Kampus
Pakar Komunikasi: Media Tak Adil Memandang Multikulturalisme
Multikulturalisme, meminjam definisi Lawrence Blum, merupakan cara pandang memahami, menghargai, dan menghormati kebudayaan kelompok tertentu. Cara pandang ini meliputi penilaian, sistem politik, budaya, dan kebiasaan yang dianut. Dalam realita kekinian, menurut pakar komunikasi UMY, Filosa Gita Sukmono, penafsiran multikulturalisme cenderung salah.

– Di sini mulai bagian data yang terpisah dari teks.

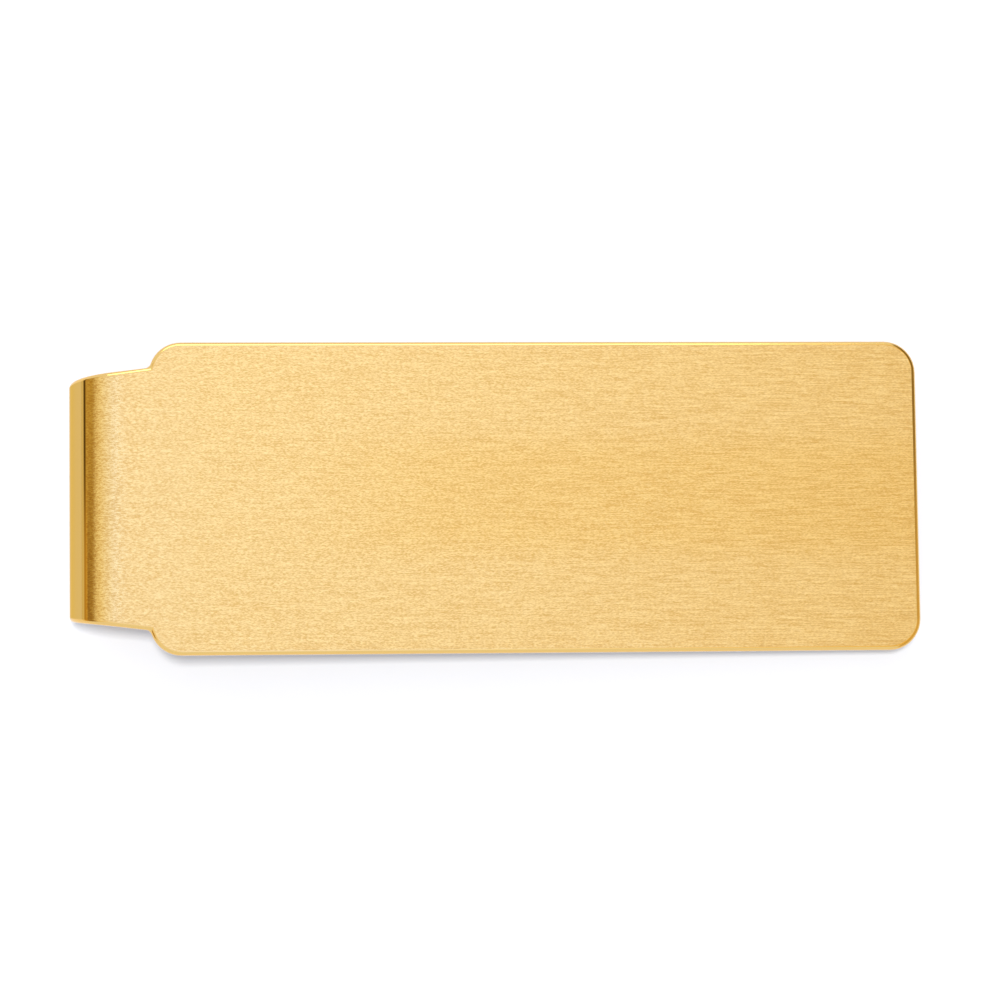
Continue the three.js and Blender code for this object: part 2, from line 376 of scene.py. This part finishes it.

“Salah satu contohnya bagaimana media memandang multikulturalisme. Saat ini di media, semakin hari semakin menyorot suatu kalangan secara sepihak, bahkan kini mulai mengekpos hal-hal yang berujung pada etnis tertentu,” katanya dalam peluncuran buku berjudul Komunikasi Multikultur-Melihat Multikulturalisme dalam Genggaman Media, Selasa (22/4) kemarin.

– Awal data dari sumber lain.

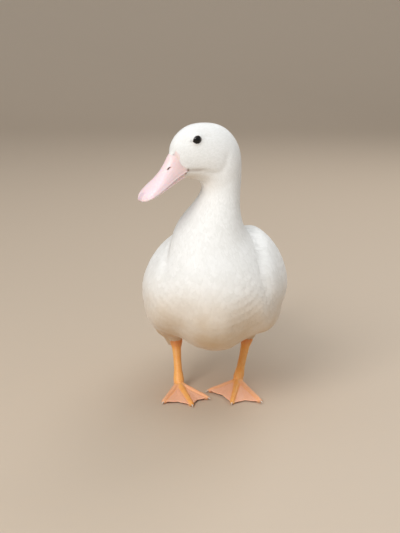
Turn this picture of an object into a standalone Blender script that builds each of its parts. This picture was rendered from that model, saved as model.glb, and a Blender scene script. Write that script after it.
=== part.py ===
"""A white domestic duck, standing with its head turned to its right.

The duck faces -Y, +Z is up and its left side is +X. Constants are in metres, and the tables in millimetres.
Head, neck, trunk and tail are lengths of one loft, so that their outer surfaces run on into each other. The
wings lie on the trunk, the thighs run into it, and bill, eyes, shanks, feet and claws are pieces of their own.
"""

import math

import bmesh
import bpy
from mathutils import Matrix, Vector
from mathutils.bvhtree import BVHTree

MM = 0.001
GAP = 0.3 * MM              # clearance between neighbouring solids

# Body loft
RING_POINTS = 28            # points round each section of the body
RINGS_PER_STATION = 2       # sections between one station and the next
HEAD_TURN = 57.5            # degrees, towards the duck's right
NECK_AXIS_Y = -90.0 * MM    # the neck turns about an upright line at this place
BODY_CUTS = (("head", 0.0, 9.0), ("neck", 9.0, 13.5), ("trunk", 13.5, 23.0), ("tail", 23.0, 26.0))
CUT_MARGIN = 1.15           # share of the clearance left after a cut, since the sections lean
CUTTER_MARGIN = 1.2         # the same for a cutter grown along its normals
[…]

Filosa juga menjelaskan maksud dari tidak seimbangnya media. Salah satu contoh kasus yang dipaparkan adalah ketika media mengambil gambar suatu etnis, yang disorot adalah kelemahan dari suatu etnis yang menjadi daya tarik dari penikmat media. Misalnya saja saat seperti iklan suatu produk minuman, awalnya menyorot kondisi budaya di Jogja yang memiliki budaya yang maju dengan berbagai macam bentuk keseniannya, selanjutnya iklan tersebut juga menyorot kondisi budaya di Papua.
“Kondisi rakyat di Papua digambarkan belum menggunakan pakaian seperti kebanyakan etnis di Indonesia. Sorotan untuk Papua selalu lebih kepada ketertinggalannya, padahal masih banyak hal yang lebih baik di Papua, seperti kondisi alamnya yang eksotis,” katanya.